We arrive at Yamaguchi Kannon (Konjō-in Hōkō-ji, a Buddhist temple dedicated to Kannon/Avalokiteśvara).

The steep roof of the main hall is striking, clouds floating rapidly across the sky.

From behind the temple comes a woman spinning a mani wheel (a Tibetan Buddhist-style prayer wheel). Brown cap, sneakers, a plastic bag and shopping tote—this act of devotion seems part of her everyday life.

There’s a statue of the Thousand-Armed Kannon. The custom, we learn, is to chant a mantra three times: On Basara Tarama Kiriku.
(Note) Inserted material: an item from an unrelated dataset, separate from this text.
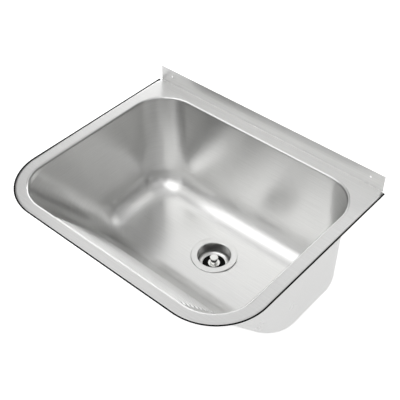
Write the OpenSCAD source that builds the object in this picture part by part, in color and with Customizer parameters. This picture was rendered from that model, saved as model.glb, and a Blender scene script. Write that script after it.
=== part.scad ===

We spin the prayer wheels and walk around to the back of the hall. Through a small peephole you can glimpse the Thousand-Armed Kannon.

Out front there’s a legend: the medieval samurai general Nitta Yoshisada once dedicated a horse here, and that horse is venerated; the temple is said to grant good fortune in contests.

With the Kannon, the sacred horse, and even a pond, the grounds feel a bit like a miniature amusement park. Spinning the prayer wheels is fun in itself.

Andrew gets on a swing in a tiny park nearby.

On the way out, a sign reads: “Thank you for your visit.” Literally, it says otsukaresama deshita, a phrase that in Japanese means “thank you for your effort” or “you must be tired.” Odd wording for a religious site—after all, we’re here seeking worldly benefits.


15:45
We reach the intersection in front of the Seibu Dome.

15:57

We enter the station and use the restroom. The train is just about to depart, and soon we’re on our way to Nishi-Tokorozawa.

Looking out the window and reflecting on the trek, Andrew says,
“The landscape looks a lot like around my home in Ascot.”

Perhaps this man is the real Totoro.

Come to think of it, Tokorozawa Station’s departure chime is the Totoro theme. The ending melody plays as we head home.

Reflections on the Trail

CARLOS

Strolling through the woods was fun on its own, but with a dam lake, shrines, and temples thrown in, the course turned out surprisingly entertaining. And since “Totoro’s Forest” comes with multiple model routes to choose from, why not unlock one more trekking quest for yourself?

ANDREW

I think that it would be best to go in spring, though! Hopefully we can go back again in that season.